Mieux vaudrait donc un système qui tienne la bride moins serrée aux États et, tant que les gouvernements peuvent convaincre des prêteurs de leur faire crédit, les laisse libres de tenter les politiques de leur choix. Cela suppose, évidemment, que ces prêteurs en supportent pleinement le risque, et n’attendent pas des pays partenaires qu’ils prennent demain ces dettes à leur charge. Il y a en effet deux régimes polaires dans une union monétaire : l’un qui combine discipline et solidarité collectives, dont l’aboutissement ultime est la garantie mutuelle des dettes ; et l’autre, qui repose davantage sur la responsabilité individuelle des États, dont la logique conduit à accepter dans des cas extrêmes la possibilité de faillites souveraines. Les conditions politiques auxquelles nous faisons face, durablement sans doute, conduisent à faire chemin vers le second.
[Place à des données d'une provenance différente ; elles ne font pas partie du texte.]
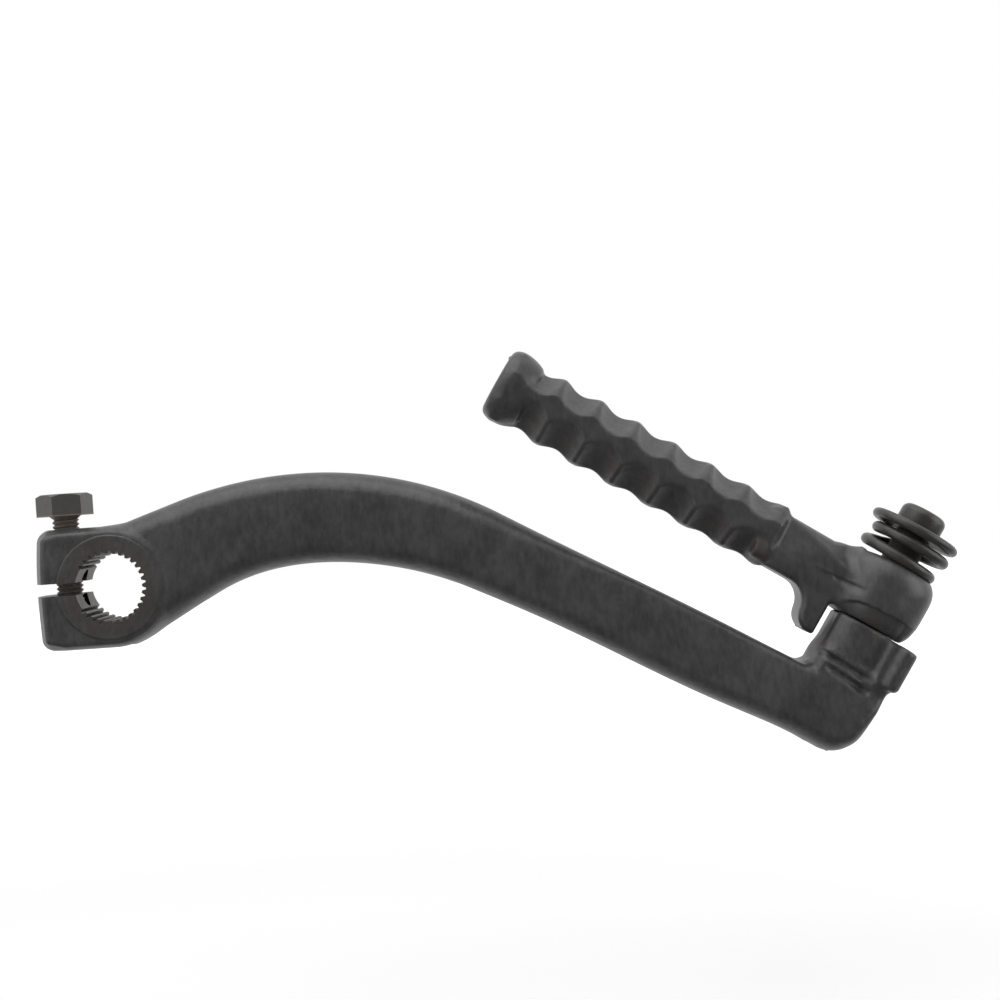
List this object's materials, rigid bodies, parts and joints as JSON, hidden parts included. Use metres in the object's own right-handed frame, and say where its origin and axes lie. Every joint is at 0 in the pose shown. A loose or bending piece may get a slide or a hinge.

Il ne s’agit pas de punir les gouvernements, ou de demander aux marchés de discipliner les électeurs, comme l’a maladroitement laissé entendre le Commissaire Öttinger. Il ne s’agit pas plus de confier la gestion des surendettements souverains à on-ne-sait quel mécanisme automatique. Mais il faut permettre aux gouvernements de prendre leurs risques, et en contrepartie les rendre davantage responsables leurs actes. Cela suppose de minimiser l’onde de choc potentielle d’une restructuration souveraine, en achevant la déconnexion entre banques et États (c’est-à-dire en menant à son terme l’union bancaire), et en mettant en place des filets de liquidité pour éviter à des États solvables d’être soumis aux foucades du marché.
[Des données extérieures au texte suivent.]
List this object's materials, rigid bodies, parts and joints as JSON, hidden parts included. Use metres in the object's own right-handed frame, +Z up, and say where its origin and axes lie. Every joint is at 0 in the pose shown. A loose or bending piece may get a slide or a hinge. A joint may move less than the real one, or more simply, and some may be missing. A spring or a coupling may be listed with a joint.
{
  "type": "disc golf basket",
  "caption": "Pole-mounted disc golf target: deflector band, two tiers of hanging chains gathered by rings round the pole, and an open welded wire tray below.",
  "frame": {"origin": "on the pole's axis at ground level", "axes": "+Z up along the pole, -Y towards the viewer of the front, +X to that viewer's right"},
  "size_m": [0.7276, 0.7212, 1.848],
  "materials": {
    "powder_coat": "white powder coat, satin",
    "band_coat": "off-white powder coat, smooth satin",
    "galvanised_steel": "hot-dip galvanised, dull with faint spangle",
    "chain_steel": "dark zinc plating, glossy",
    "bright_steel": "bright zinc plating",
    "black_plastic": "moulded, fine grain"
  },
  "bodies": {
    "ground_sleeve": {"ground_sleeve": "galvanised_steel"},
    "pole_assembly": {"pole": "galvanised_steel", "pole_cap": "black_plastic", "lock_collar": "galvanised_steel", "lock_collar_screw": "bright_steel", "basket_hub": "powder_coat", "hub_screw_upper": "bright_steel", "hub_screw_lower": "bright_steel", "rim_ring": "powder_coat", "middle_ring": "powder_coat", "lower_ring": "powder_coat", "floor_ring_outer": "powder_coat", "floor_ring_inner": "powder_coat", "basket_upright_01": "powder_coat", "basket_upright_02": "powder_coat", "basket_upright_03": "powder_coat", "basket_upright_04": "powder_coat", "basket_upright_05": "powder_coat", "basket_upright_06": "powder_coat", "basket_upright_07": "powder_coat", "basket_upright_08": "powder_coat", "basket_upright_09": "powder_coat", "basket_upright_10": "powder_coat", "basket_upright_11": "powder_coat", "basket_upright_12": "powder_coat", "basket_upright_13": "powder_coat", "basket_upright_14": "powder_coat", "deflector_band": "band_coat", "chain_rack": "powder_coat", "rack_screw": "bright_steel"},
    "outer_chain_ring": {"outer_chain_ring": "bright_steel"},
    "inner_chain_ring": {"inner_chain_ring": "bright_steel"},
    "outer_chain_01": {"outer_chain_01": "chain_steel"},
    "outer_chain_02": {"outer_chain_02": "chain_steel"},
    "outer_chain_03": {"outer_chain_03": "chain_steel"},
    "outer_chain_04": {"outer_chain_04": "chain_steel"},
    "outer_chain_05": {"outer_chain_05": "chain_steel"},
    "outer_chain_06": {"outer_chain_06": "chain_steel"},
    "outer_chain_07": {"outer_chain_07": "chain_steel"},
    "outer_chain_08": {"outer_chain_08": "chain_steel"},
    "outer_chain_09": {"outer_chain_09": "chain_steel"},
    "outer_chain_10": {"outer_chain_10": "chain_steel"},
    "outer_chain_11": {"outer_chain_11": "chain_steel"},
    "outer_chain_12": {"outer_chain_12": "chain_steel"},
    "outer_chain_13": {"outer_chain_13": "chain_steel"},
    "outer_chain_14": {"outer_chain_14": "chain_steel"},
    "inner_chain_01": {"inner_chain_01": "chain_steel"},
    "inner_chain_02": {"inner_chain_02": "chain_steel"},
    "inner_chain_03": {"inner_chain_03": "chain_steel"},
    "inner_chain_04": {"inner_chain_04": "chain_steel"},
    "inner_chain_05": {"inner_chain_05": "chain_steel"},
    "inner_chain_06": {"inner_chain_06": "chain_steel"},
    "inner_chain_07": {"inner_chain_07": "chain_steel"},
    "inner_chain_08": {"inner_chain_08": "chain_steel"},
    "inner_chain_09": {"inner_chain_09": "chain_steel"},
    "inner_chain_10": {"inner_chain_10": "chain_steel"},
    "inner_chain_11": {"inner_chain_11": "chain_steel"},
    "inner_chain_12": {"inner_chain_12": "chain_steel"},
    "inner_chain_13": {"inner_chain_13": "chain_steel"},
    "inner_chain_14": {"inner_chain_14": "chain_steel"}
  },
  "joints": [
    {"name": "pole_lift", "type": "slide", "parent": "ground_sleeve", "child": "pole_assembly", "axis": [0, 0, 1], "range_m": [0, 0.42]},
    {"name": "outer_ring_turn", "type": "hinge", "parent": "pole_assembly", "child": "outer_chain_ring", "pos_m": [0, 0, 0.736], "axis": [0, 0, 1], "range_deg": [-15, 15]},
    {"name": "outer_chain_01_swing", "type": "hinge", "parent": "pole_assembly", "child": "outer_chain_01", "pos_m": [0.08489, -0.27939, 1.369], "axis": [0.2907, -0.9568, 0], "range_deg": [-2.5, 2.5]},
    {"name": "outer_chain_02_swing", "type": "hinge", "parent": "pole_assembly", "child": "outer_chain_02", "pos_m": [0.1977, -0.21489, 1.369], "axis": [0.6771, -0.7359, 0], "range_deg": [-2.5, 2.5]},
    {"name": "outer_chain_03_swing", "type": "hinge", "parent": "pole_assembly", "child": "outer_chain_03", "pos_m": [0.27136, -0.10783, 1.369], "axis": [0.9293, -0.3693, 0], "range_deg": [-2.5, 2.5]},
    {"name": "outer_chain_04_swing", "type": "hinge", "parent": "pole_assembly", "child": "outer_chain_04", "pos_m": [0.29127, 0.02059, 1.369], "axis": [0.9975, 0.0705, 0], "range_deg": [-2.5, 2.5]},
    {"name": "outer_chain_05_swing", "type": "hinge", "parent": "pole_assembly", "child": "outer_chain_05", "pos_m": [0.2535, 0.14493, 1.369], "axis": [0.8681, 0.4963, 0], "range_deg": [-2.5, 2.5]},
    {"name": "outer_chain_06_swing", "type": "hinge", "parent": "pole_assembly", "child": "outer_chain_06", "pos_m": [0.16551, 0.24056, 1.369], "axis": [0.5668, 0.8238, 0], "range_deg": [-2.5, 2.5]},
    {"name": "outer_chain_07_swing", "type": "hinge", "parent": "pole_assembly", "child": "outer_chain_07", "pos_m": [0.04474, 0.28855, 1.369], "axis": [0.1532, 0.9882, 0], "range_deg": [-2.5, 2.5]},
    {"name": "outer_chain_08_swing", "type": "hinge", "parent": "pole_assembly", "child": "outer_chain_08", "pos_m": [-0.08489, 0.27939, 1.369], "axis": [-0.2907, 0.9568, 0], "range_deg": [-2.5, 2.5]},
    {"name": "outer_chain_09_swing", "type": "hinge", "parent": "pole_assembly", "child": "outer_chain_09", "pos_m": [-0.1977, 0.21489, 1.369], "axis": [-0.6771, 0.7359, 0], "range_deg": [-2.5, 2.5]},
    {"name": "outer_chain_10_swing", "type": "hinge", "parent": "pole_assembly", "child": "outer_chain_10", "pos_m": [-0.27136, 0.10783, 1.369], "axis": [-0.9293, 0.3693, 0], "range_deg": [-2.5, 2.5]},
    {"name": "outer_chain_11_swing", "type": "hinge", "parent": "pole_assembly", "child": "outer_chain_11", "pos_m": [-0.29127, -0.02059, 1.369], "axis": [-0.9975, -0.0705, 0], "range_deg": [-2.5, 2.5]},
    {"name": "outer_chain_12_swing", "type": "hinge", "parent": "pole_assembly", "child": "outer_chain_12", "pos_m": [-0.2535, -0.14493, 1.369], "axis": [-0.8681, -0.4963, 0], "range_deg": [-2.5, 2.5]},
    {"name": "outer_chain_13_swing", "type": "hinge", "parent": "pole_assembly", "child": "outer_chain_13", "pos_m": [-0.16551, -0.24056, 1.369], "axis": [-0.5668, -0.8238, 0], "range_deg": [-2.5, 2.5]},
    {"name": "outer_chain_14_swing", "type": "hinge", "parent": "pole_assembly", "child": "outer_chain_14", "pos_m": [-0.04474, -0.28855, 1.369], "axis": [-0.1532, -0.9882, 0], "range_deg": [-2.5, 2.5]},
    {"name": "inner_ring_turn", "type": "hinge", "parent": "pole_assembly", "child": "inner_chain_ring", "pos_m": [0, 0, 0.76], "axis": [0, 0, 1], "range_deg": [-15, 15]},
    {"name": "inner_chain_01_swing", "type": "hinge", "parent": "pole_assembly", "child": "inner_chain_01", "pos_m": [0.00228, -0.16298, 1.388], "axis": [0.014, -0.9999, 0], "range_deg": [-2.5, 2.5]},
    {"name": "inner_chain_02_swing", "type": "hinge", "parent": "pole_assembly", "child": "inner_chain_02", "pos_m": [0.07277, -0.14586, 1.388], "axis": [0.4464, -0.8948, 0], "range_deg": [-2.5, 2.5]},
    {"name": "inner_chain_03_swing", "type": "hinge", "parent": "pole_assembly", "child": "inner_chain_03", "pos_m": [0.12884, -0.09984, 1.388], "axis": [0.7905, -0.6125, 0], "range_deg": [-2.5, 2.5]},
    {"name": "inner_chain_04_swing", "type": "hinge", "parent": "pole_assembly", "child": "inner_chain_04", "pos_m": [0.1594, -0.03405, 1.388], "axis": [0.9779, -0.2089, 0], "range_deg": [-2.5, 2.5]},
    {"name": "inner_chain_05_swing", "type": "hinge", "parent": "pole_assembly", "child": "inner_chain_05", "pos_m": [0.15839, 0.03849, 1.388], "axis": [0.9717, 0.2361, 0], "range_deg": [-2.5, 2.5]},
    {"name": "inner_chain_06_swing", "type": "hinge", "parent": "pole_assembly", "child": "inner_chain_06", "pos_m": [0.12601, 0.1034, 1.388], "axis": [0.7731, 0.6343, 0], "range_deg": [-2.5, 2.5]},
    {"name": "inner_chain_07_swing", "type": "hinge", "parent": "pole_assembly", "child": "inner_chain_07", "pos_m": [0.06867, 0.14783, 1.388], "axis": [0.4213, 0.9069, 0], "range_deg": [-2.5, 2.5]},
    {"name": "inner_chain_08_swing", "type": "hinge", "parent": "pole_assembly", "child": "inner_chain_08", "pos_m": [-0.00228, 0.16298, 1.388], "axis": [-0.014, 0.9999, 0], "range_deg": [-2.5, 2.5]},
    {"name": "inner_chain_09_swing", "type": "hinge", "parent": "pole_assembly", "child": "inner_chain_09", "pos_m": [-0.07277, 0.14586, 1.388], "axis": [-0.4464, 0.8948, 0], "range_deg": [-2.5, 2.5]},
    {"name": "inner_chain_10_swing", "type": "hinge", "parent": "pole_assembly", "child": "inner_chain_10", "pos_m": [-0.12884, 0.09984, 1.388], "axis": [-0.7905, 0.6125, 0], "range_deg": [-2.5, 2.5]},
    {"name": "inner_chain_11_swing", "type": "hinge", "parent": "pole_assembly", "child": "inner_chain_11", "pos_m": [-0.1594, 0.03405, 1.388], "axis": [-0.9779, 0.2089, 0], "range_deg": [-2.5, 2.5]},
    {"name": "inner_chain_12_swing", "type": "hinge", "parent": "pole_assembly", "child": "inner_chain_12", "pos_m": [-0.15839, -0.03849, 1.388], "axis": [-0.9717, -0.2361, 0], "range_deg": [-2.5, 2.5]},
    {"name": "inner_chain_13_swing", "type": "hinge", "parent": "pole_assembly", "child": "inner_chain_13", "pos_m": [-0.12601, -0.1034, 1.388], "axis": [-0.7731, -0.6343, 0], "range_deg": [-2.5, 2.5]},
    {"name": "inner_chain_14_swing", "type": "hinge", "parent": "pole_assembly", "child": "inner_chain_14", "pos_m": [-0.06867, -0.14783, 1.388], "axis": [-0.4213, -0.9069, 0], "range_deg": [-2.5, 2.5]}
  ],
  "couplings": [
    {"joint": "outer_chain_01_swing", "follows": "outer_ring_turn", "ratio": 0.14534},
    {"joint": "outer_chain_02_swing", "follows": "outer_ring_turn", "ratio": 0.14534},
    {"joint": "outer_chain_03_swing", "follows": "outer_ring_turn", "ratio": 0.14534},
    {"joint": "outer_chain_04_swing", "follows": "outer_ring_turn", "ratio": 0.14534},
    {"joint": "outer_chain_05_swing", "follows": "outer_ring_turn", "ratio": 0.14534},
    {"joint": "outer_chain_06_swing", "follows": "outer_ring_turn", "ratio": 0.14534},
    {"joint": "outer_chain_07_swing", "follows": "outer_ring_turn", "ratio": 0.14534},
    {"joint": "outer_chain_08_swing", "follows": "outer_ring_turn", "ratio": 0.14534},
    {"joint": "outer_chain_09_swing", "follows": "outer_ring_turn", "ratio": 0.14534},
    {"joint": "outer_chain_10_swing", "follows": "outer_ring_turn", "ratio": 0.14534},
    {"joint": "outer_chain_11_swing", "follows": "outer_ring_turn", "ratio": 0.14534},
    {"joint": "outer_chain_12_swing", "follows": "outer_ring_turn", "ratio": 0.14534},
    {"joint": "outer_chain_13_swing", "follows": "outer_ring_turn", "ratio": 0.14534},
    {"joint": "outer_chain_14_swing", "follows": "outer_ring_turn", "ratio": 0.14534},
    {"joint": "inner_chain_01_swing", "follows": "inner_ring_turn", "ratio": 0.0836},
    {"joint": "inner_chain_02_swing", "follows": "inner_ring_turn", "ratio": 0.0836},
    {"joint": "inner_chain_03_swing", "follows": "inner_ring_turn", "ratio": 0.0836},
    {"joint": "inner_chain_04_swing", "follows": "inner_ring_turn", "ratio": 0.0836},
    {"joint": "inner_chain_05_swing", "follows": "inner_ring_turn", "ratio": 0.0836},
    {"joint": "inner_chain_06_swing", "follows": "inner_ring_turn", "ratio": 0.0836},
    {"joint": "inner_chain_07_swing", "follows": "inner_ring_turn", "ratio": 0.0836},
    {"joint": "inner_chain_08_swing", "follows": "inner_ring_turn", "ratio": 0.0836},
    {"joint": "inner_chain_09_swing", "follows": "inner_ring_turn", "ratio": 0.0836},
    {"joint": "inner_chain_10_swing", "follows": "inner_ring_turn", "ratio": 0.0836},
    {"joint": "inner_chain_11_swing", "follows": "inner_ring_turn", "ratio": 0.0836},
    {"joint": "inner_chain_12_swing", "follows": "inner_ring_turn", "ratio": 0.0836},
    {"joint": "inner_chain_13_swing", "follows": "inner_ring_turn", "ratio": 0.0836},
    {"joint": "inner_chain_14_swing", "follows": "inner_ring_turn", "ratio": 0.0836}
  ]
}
Cela suppose enfin la plus grande clarté sur la préservation de la zone euro : plus celle-ci saura accommoder les disparités en son sein, plus elle sera capable de résoudre des crises souveraines, et plus elle sera à l’abri du danger d’une dislocation. Pousser les pays indisciplinés vers la sortie, ou simplement laisser faire, ce serait faire prendre à tous un risque de premier plan. Il nous faut une union monétaire plus souple, mais aussi plus résistante.